I also encourage you to check out the Google testing blog if you're interested in learning from (probably) some of the best testers on the planet.
Finally, on a related note, I want to drive home my point that salts should be non-deterministic and globally unique. The easiest way to accomplish this is a sufficiently large pseudo-random value that is completely independent of everything to do with your system and your users, such as a GUID. This question tackles the exact topic, as does this question on Security.SE. As the common adage on the internet goes, if you're doing your own thing with cryptography, you are almost certainly wrong.
1: There is some debate over the proper scope of a unit test. Some might say that the lowest meaningful unit of work for a login system is the creation and authorization of a user - specifically, the mechanism of securing the password is only a part of the rest of authorization schema, and therefore it should be tested all together. To them I say that testing each part separately makes the process of finding and correcting specific bugs easier and more straightforward.

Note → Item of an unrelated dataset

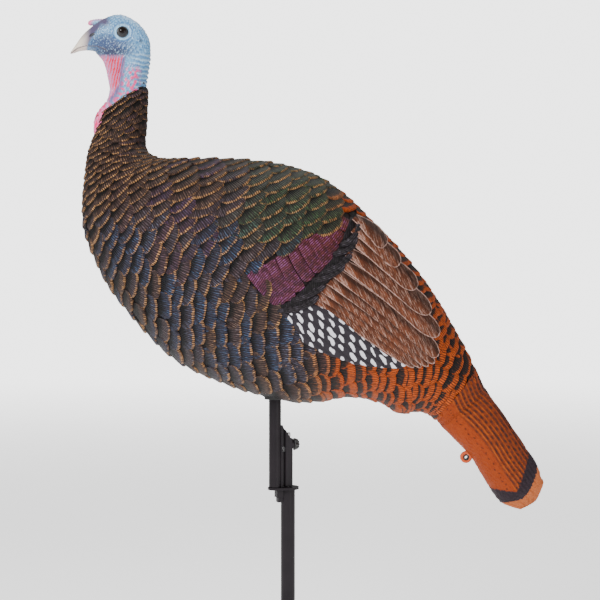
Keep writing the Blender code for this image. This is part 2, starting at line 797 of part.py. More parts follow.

At Martin says, you're best of using an OS-provided pseudo-random value as salt, from a function's that's documented to be appropriate for cryptographic use.
Separately, if you want to to assess your own salt routine, the criterion for quality is that it should produce a vast range of possible outputs - with the levels of grouping, scatter and repetition that you'd get from random numbers, even if the inputs to the salt calculation only differ in a bit or two. It's pretty much the same criterion for a hash function, but you probably don't need something secure against deriving the original inputs from the salt value.
Separately, if you're regenerating the salt from say a user's address and they change it, you'd want their current password to recalcualte the hash with a new salt, or to save the old salt or address somewhere for ongoing use... otherwise their next login attempt is doomed.